## AIM OF THE TASK
Whenever a line contains the string "handed", copy it out of the entries.

## Lines of data
-------------------------

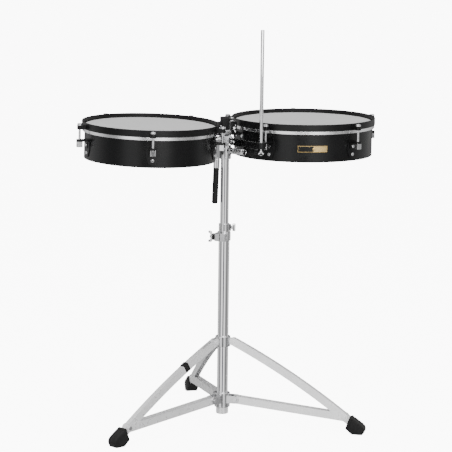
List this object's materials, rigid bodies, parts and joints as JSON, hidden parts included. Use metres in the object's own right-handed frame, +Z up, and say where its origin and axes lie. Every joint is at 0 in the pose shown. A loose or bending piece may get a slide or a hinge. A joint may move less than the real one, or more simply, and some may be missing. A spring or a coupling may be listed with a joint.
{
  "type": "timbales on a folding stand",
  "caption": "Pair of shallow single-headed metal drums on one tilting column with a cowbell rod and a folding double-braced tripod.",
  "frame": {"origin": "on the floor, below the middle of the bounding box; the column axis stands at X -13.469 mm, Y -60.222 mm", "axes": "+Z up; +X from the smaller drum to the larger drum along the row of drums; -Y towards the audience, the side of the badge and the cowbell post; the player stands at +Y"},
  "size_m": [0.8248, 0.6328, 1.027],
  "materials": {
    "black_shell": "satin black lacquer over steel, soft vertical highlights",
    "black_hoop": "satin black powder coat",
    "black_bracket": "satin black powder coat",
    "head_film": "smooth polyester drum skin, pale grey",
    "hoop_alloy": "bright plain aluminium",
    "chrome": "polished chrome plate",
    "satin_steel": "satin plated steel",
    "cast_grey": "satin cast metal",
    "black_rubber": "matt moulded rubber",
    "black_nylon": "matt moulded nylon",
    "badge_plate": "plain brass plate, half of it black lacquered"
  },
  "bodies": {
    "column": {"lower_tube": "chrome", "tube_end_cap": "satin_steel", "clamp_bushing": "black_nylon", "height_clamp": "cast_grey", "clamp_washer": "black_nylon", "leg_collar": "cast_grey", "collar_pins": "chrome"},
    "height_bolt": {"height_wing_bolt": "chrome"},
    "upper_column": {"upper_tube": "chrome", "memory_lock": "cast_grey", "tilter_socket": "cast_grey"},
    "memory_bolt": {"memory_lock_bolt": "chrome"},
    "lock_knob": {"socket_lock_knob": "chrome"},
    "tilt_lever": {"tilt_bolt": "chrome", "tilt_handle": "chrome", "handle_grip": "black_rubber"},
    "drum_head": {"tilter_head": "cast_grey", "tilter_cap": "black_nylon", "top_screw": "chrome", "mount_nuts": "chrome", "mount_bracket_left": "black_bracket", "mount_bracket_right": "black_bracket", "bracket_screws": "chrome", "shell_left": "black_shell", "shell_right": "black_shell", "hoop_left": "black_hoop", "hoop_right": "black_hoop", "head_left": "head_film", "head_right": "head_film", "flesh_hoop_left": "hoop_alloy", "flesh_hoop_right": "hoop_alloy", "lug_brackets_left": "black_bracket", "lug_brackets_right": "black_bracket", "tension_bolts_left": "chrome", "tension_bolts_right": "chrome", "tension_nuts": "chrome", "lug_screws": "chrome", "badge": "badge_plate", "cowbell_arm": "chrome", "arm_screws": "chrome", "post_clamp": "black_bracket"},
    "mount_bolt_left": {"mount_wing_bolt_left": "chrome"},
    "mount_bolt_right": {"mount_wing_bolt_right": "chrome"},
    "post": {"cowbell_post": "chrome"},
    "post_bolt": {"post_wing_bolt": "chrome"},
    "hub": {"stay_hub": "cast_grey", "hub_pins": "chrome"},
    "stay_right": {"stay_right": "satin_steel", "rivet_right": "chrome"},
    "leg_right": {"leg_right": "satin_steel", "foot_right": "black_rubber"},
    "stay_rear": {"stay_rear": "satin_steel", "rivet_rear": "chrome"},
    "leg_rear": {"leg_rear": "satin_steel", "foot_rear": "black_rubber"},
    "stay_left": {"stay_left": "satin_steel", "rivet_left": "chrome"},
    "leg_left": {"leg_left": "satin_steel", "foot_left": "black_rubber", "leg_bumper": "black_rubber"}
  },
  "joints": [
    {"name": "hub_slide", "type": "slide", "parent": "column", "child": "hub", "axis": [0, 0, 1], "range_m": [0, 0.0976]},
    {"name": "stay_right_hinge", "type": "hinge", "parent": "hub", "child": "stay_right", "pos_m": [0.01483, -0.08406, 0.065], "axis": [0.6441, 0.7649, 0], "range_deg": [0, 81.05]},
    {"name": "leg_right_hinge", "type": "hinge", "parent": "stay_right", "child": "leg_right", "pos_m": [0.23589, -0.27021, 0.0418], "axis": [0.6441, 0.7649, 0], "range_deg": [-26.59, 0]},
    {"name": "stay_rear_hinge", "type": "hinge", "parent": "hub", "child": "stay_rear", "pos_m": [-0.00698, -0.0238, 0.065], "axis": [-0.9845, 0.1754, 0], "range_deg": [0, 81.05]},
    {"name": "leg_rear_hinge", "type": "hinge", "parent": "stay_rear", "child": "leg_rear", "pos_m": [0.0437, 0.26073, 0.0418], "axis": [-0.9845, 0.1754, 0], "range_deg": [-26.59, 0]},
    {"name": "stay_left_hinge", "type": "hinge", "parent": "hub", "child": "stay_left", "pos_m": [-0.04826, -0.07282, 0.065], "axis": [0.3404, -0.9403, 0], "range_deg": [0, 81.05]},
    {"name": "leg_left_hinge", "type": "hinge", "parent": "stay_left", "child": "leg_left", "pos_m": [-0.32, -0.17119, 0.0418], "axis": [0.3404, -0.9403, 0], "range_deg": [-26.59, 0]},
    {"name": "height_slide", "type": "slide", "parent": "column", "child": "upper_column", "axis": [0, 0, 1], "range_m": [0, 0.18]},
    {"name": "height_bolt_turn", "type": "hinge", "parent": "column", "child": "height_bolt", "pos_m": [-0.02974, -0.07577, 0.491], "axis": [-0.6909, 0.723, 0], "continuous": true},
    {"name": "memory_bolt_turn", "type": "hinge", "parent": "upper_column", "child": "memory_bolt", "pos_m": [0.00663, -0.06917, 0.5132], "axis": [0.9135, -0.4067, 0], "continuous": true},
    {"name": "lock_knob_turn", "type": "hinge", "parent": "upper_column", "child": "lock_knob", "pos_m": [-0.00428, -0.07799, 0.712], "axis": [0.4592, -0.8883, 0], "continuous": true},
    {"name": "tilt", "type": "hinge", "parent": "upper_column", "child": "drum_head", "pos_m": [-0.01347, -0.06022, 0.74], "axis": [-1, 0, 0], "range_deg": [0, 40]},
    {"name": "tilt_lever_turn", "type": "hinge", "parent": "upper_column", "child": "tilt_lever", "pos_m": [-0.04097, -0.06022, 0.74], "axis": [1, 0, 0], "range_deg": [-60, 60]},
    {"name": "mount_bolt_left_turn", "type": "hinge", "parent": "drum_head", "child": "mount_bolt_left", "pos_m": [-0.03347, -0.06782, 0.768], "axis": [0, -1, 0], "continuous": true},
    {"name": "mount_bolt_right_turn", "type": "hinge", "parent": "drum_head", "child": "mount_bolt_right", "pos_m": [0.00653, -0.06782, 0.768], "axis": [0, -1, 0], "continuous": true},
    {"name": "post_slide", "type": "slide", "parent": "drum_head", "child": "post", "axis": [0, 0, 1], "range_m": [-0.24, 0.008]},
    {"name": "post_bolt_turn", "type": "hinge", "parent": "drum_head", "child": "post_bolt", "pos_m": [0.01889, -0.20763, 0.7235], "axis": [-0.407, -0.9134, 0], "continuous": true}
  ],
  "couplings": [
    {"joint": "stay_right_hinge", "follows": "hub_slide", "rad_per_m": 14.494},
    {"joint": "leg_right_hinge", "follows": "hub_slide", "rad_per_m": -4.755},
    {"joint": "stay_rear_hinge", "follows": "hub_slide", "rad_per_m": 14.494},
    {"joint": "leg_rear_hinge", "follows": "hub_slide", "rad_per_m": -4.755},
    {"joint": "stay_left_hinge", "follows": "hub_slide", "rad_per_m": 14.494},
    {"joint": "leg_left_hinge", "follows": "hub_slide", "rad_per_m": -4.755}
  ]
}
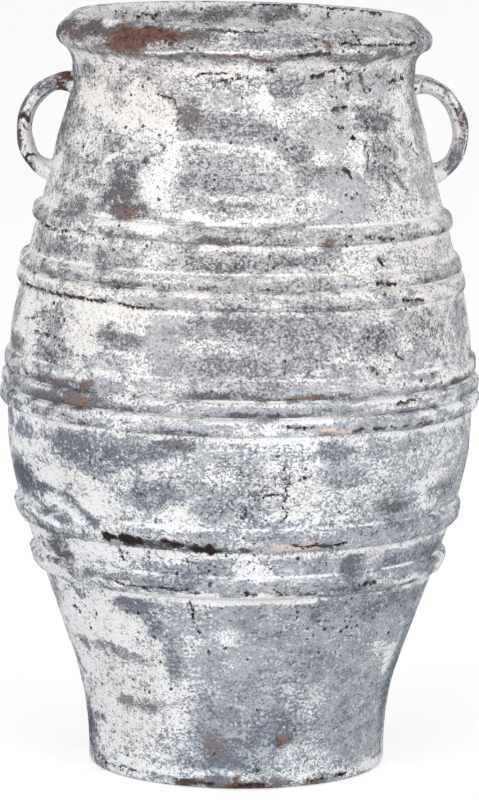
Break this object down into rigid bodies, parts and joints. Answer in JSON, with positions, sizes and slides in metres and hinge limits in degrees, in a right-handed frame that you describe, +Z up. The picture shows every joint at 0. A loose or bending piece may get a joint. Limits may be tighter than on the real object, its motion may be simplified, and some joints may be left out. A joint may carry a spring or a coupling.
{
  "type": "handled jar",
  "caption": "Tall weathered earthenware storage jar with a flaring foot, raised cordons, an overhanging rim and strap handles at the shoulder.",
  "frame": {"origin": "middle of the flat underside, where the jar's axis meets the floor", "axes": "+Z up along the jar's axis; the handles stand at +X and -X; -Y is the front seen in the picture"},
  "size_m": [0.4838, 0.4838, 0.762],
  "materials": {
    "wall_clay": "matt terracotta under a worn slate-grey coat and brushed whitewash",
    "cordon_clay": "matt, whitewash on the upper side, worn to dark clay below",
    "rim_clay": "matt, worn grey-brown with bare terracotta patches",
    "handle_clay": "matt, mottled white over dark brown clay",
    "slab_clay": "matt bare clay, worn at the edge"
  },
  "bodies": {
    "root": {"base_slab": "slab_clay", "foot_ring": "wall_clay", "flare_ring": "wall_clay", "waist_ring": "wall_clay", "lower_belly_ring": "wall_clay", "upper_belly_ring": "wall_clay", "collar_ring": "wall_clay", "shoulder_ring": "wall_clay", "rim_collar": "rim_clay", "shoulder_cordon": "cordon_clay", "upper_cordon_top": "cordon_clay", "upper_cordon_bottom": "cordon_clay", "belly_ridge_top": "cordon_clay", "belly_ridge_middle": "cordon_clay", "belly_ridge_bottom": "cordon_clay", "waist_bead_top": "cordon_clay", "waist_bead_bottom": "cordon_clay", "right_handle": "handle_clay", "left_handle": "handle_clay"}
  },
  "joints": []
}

-------------------------

## SOLUTION TO THE PROBLEM
List this object's materials, rigid bodies, parts and joints as JSON, hidden parts included. Use metres in the object's own right-handed frame, +Z up, and say where its origin and axes lie. Every joint is at 0 in the pose shown. A loose or bending piece may get a slide or a hinge. A joint may move less than the real one, or more simply, and some may be missing. A spring or a coupling may be listed with a joint.
Break this object down into rigid bodies, parts and joints. Answer in JSON, with positions, sizes and slides in metres and hinge limits in degrees, in a right-handed frame that you describe, +Z up. The picture shows every joint at 0. A loose or bending piece may get a joint. Limits may be tighter than on the real object, its motion may be simplified, and some joints may be left out. A joint may carry a spring or a coupling.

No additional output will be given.